Data section –

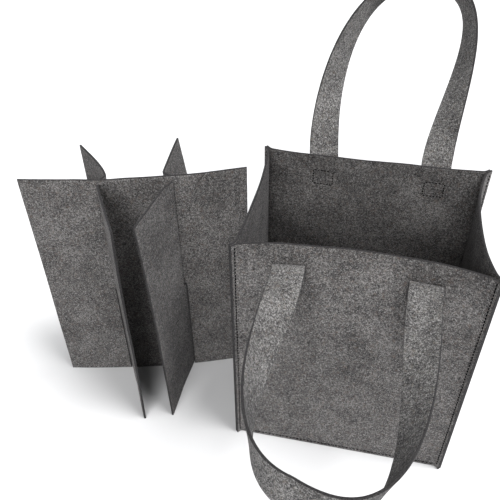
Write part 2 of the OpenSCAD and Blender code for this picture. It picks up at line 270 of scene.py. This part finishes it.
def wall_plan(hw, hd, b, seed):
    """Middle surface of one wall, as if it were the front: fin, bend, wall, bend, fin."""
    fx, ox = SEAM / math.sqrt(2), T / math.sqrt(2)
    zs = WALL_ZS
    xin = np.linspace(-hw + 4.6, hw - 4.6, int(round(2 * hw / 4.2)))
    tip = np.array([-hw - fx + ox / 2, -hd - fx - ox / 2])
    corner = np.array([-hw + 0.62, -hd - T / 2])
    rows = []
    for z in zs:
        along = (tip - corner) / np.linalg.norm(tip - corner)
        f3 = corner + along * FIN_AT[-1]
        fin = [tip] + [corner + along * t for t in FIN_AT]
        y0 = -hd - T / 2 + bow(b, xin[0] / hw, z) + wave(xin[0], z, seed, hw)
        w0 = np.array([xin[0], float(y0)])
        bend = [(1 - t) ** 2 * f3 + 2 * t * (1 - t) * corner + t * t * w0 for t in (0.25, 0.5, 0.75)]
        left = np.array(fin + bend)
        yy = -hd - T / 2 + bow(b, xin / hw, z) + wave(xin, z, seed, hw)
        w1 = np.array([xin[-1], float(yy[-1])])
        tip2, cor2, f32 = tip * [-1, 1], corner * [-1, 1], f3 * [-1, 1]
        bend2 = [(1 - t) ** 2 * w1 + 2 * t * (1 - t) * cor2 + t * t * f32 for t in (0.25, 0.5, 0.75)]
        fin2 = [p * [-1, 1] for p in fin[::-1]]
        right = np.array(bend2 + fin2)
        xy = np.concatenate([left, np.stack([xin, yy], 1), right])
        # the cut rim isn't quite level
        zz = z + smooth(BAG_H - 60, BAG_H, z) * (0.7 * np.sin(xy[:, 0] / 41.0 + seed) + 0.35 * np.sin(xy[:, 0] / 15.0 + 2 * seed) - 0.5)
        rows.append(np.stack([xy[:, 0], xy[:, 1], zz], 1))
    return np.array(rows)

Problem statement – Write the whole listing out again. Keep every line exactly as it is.

Exercise output –
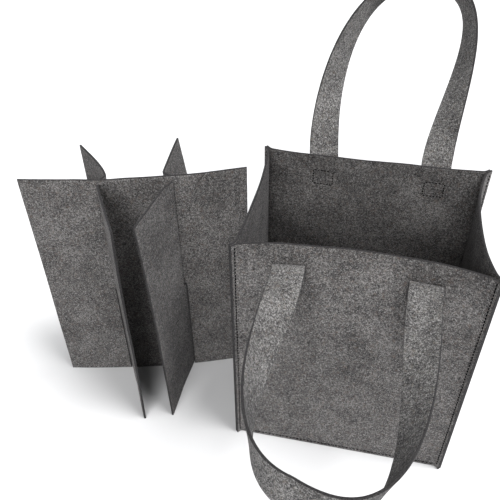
Write part 2 of the OpenSCAD and Blender code for this picture. It picks up at line 270 of scene.py. This part finishes it.
def wall_plan(hw, hd, b, seed):
    """Middle surface of one wall, as if it were the front: fin, bend, wall, bend, fin."""
    fx, ox = SEAM / math.sqrt(2), T / math.sqrt(2)
    zs = WALL_ZS
    xin = np.linspace(-hw + 4.6, hw - 4.6, int(round(2 * hw / 4.2)))
    tip = np.array([-hw - fx + ox / 2, -hd - fx - ox / 2])
    corner = np.array([-hw + 0.62, -hd - T / 2])
    rows = []
    for z in zs:
        along = (tip - corner) / np.linalg.norm(tip - corner)
        f3 = corner + along * FIN_AT[-1]
        fin = [tip] + [corner + along * t for t in FIN_AT]
        y0 = -hd - T / 2 + bow(b, xin[0] / hw, z) + wave(xin[0], z, seed, hw)
        w0 = np.array([xin[0], float(y0)])
        bend = [(1 - t) ** 2 * f3 + 2 * t * (1 - t) * corner + t * t * w0 for t in (0.25, 0.5, 0.75)]
        left = np.array(fin + bend)
        yy = -hd - T / 2 + bow(b, xin / hw, z) + wave(xin, z, seed, hw)
        w1 = np.array([xin[-1], float(yy[-1])])
        tip2, cor2, f32 = tip * [-1, 1], corner * [-1, 1], f3 * [-1, 1]
        bend2 = [(1 - t) ** 2 * w1 + 2 * t * (1 - t) * cor2 + t * t * f32 for t in (0.25, 0.5, 0.75)]
        fin2 = [p * [-1, 1] for p in fin[::-1]]
        right = np.array(bend2 + fin2)
        xy = np.concatenate([left, np.stack([xin, yy], 1), right])
        # the cut rim isn't quite level
        zz = z + smooth(BAG_H - 60, BAG_H, z) * (0.7 * np.sin(xy[:, 0] / 41.0 + seed) + 0.35 * np.sin(xy[:, 0] / 15.0 + 2 * seed) - 0.5)
        rows.append(np.stack([xy[:, 0], xy[:, 1], zz], 1))
    return np.array(rows)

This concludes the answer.